As sympathetic as we are with the generous impulse that prompted the decedent in making a charitable bequest of the remainder interests of the two testamentary trusts herein, we are convinced that at the time of the decedent's death, the will did not provide an ascertainable standard for invasion of the corpus. Whether "an unusual" or "unforeseen circumstance" occurs is left to the vagaries of life, and clearly the purposes for which payment from trust corpus to either Ida or Morris might be required do not lend themselves to reliable prediction. Merchants Nat. Bank of Boston v. Commissioner,320 U.S. 256 (1943). This is not a "standard * * * fixed in fact and capable of being stated in definite terms of money," cf. Ithaca Trust Co. v. United States,supra at 154. Indeed, unlike the standard provided for in Ithaca Trust Co., which allowed invasion of the corpus to maintain the beneficiary at her prior standard of living, the standard herein provided for invasion of the corpus upon the occurrence of future events which by their nature could not be predicted or accounted for until such occurrence. Further, if the corpus of the trusts herein were invaded, no standard existed by which to measure the amounts that might ultimately be taken since the executor(s) had in this regard "uncontrolled discretion." Cr. Ithaca Trust Co. v. United States,supra; United States v. Leonhardt, an unreported case ( M.D.Fla. 1976, 37 AFTR 2d 1589; 76-1 USTC par. 13138).
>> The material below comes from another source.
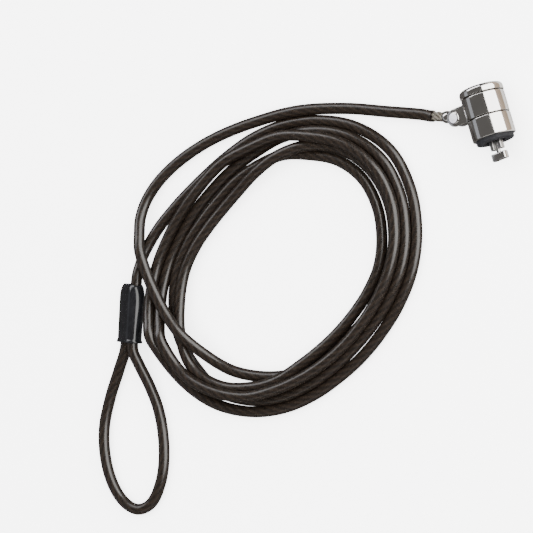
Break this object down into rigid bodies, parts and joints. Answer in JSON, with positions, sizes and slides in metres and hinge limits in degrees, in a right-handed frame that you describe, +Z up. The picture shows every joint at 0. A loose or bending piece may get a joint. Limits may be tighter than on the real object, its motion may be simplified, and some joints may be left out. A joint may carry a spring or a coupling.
{
  "type": "laptop cable lock",
  "caption": "Laptop security cable: a nickel tubular-key lock head with a T-bar turns in a swivel collar riveted to a coiled steel cable with a loop end.",
  "frame": {"origin": "on the surface, under the middle of the lock head from T-bar to key face and from ear to barrel side", "axes": "+Y along the head's turning axis towards the key face, -Y towards the T-bar, +Z up, the cable and its coil lie towards -X"},
  "size_m": [0.2143, 0.1378, 0.0173],
  "materials": {
    "polished_nickel": "polished nickel plate on die-cast zinc",
    "turned_steel": "turned steel",
    "turned_brass": "turned brass",
    "galvanised_wire": "drawn and stranded wire",
    "pressed_aluminium": "pressed",
    "black_rubber": "satin moulded rubber",
    "smoked_vinyl": "smoke-coloured clear vinyl over twisted steel rope",
    "gloss_black_plastic": "glossy"
  },
  "bodies": {
    "cable": {"cable_lead": "smoked_vinyl", "cable_coil": "smoked_vinyl", "cable_tail_and_eye": "smoked_vinyl", "loop_cover": "gloss_black_plastic", "loop_ferrule": "pressed_aluminium", "bare_wire": "galvanised_wire", "end_fitting": "polished_nickel"},
    "collar": {"swivel_collar": "polished_nickel", "rivet": "polished_nickel"},
    "housing": {"lower_barrel": "polished_nickel", "cap_ring": "polished_nickel", "lock_sleeve": "turned_steel", "pin_block": "turned_brass", "cross_pin": "turned_steel", "guide_block": "turned_steel", "face_pad": "black_rubber", "pin_spring_1": "galvanised_wire", "pin_spring_2": "galvanised_wire", "pin_spring_3": "galvanised_wire", "pin_spring_4": "galvanised_wire", "pin_spring_5": "galvanised_wire", "pin_spring_6": "galvanised_wire", "pin_spring_7": "galvanised_wire"},
    "plug": {"plug_rotor": "turned_steel", "spindle": "turned_steel", "t_bar": "polished_nickel"},
    "key_pin_1": {"key_pin_1": "turned_brass"},
    "driver_pin_1": {"driver_pin_1": "turned_steel"},
    "key_pin_2": {"key_pin_2": "turned_brass"},
    "driver_pin_2": {"driver_pin_2": "turned_steel"},
    "key_pin_3": {"key_pin_3": "turned_brass"},
    "driver_pin_3": {"driver_pin_3": "turned_steel"},
    "key_pin_4": {"key_pin_4": "turned_brass"},
    "driver_pin_4": {"driver_pin_4": "turned_steel"},
    "key_pin_5": {"key_pin_5": "turned_brass"},
    "driver_pin_5": {"driver_pin_5": "turned_steel"},
    "key_pin_6": {"key_pin_6": "turned_brass"},
    "driver_pin_6": {"driver_pin_6": "turned_steel"},
    "key_pin_7": {"key_pin_7": "turned_brass"},
    "driver_pin_7": {"driver_pin_7": "turned_steel"}
  },
  "joints": [
    {"name": "cable_pivot", "type": "hinge", "parent": "cable", "child": "collar", "pos_m": [-0.00885, 0.00695, 0.00538], "axis": [-0.2419, 0, 0.9703], "range_deg": [-100, 55]},
    {"name": "head_swivel", "type": "hinge", "parent": "collar", "child": "housing", "pos_m": [0.00425, 0, 0.00865], "axis": [0, 1, 0], "continuous": true},
    {"name": "plug_turn", "type": "hinge", "parent": "housing", "child": "plug", "pos_m": [0.00425, 0, 0.00865], "axis": [0, 1, 0], "range_deg": [0, 90]},
    {"name": "key_pin_1_press", "type": "slide", "parent": "plug", "child": "key_pin_1", "axis": [0, 1, 0], "range_m": [-0.0008, 0]},
    {"name": "driver_pin_1_press", "type": "slide", "parent": "housing", "child": "driver_pin_1", "axis": [0, 1, 0], "range_m": [-0.0008, 0]},
    {"name": "key_pin_2_press", "type": "slide", "parent": "plug", "child": "key_pin_2", "axis": [0, 1, 0], "range_m": [-0.0008, 0]},
    {"name": "driver_pin_2_press", "type": "slide", "parent": "housing", "child": "driver_pin_2", "axis": [0, 1, 0], "range_m": [-0.0008, 0]},
    {"name": "key_pin_3_press", "type": "slide", "parent": "plug", "child": "key_pin_3", "axis": [0, 1, 0], "range_m": [-0.0008, 0]},
    {"name": "driver_pin_3_press", "type": "slide", "parent": "housing", "child": "driver_pin_3", "axis": [0, 1, 0], "range_m": [-0.0008, 0]},
    {"name": "key_pin_4_press", "type": "slide", "parent": "plug", "child": "key_pin_4", "axis": [0, 1, 0], "range_m": [-0.0008, 0]},
    {"name": "driver_pin_4_press", "type": "slide", "parent": "housing", "child": "driver_pin_4", "axis": [0, 1, 0], "range_m": [-0.0008, 0]},
    {"name": "key_pin_5_press", "type": "slide", "parent": "plug", "child": "key_pin_5", "axis": [0, 1, 0], "range_m": [-0.0008, 0]},
    {"name": "driver_pin_5_press", "type": "slide", "parent": "housing", "child": "driver_pin_5", "axis": [0, 1, 0], "range_m": [-0.0008, 0]},
    {"name": "key_pin_6_press", "type": "slide", "parent": "plug", "child": "key_pin_6", "axis": [0, 1, 0], "range_m": [-0.0008, 0]},
    {"name": "driver_pin_6_press", "type": "slide", "parent": "housing", "child": "driver_pin_6", "axis": [0, 1, 0], "range_m": [-0.0008, 0]},
    {"name": "key_pin_7_press", "type": "slide", "parent": "plug", "child": "key_pin_7", "axis": [0, 1, 0], "range_m": [-0.0008, 0]},
    {"name": "driver_pin_7_press", "type": "slide", "parent": "housing", "child": "driver_pin_7", "axis": [0, 1, 0], "range_m": [-0.0008, 0]}
  ],
  "couplings": [
    {"joint": "driver_pin_1_press", "follows": "key_pin_1_press", "ratio": 1},
    {"joint": "driver_pin_2_press", "follows": "key_pin_2_press", "ratio": 1},
    {"joint": "driver_pin_3_press", "follows": "key_pin_3_press", "ratio": 1},
    {"joint": "driver_pin_4_press", "follows": "key_pin_4_press", "ratio": 1},
    {"joint": "driver_pin_5_press", "follows": "key_pin_5_press", "ratio": 1},
    {"joint": "driver_pin_6_press", "follows": "key_pin_6_press", "ratio": 1},
    {"joint": "driver_pin_7_press", "follows": "key_pin_7_press", "ratio": 1}
  ]
}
Since, under the terms of decedent's will, the values of the remainder interests in the trusts established for the benefit of Ida and Morris were not readily ascertainable at the time of decedent's death and thus did not qualify as charitable deductions under pre-1969 law, section 2055(e)(3) cannot be availed of to reform the will after decedent's death to make it conform to the requirements of section 2055(e)(2). And since the will admitted to probate did not meet the requirements of section 2055(e)(2), no amounts are allowable as charitable deductions for the remainder interests in the trusts established for the benefit of Ida and Morris.
Consequently, we hold for respondent on this issue.
Decision will be entered for the respondent.